TASK OBJECTIVE: Print exactly those lines that run from the beginning of the data to the line bearing "spots and bands.", inclusive.

DATA:
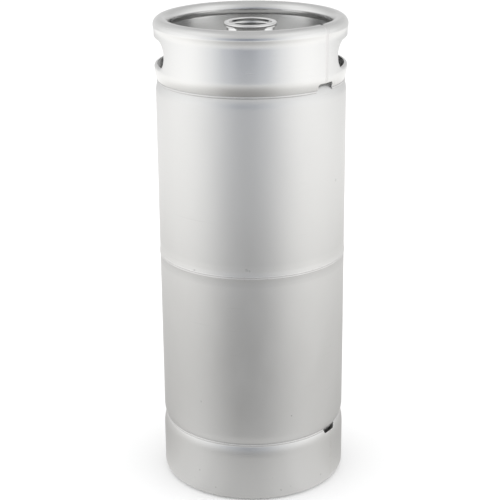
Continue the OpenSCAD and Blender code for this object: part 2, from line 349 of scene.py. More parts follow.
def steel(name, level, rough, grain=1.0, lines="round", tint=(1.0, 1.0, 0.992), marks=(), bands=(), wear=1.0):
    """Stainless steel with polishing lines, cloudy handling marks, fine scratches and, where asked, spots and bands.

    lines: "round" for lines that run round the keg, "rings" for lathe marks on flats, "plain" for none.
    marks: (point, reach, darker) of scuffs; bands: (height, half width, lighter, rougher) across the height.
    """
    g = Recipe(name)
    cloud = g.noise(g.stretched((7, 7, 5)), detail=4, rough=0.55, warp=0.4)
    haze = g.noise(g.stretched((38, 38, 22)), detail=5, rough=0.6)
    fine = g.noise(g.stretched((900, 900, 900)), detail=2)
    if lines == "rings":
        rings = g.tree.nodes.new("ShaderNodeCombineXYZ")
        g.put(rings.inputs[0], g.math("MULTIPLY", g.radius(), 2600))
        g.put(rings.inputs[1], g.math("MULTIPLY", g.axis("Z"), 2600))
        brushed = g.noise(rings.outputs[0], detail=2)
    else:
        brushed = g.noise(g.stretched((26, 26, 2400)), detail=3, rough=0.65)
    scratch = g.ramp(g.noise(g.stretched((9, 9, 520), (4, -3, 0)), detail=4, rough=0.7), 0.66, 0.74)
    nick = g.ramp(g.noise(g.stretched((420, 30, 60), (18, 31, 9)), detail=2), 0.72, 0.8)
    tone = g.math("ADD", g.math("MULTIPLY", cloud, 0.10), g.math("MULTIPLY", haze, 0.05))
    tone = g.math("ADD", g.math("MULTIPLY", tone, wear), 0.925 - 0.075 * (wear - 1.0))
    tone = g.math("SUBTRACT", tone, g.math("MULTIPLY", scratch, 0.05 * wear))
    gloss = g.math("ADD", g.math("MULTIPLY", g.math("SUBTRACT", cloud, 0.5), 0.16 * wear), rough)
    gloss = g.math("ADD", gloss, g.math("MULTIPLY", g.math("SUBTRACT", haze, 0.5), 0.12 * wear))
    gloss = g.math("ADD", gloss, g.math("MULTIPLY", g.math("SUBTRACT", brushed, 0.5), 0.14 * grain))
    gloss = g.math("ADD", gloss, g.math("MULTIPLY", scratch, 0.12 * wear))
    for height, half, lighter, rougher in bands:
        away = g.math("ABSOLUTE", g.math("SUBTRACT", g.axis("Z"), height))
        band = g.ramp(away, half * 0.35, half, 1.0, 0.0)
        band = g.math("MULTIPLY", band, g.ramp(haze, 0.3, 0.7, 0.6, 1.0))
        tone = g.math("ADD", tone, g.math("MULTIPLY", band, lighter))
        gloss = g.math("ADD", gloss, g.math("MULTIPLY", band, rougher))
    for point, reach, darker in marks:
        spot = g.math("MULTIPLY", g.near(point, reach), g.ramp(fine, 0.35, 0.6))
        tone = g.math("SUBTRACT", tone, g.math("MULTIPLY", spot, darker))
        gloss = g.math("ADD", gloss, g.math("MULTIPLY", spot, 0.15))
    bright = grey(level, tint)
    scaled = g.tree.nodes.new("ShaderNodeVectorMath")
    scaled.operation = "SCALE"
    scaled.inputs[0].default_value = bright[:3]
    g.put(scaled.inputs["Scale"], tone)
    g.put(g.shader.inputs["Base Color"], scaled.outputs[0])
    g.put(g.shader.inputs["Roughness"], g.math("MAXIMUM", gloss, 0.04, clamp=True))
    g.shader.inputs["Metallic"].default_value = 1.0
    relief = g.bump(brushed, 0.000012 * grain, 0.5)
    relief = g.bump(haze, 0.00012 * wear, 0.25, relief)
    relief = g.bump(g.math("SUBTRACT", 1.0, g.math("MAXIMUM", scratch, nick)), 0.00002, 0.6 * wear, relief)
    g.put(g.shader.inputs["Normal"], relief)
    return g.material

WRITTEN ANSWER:
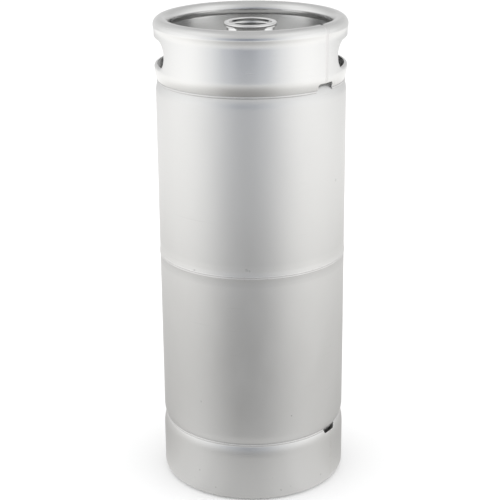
Continue the OpenSCAD and Blender code for this object: part 2, from line 349 of scene.py. More parts follow.
def steel(name, level, rough, grain=1.0, lines="round", tint=(1.0, 1.0, 0.992), marks=(), bands=(), wear=1.0):
    """Stainless steel with polishing lines, cloudy handling marks, fine scratches and, where asked, spots and bands.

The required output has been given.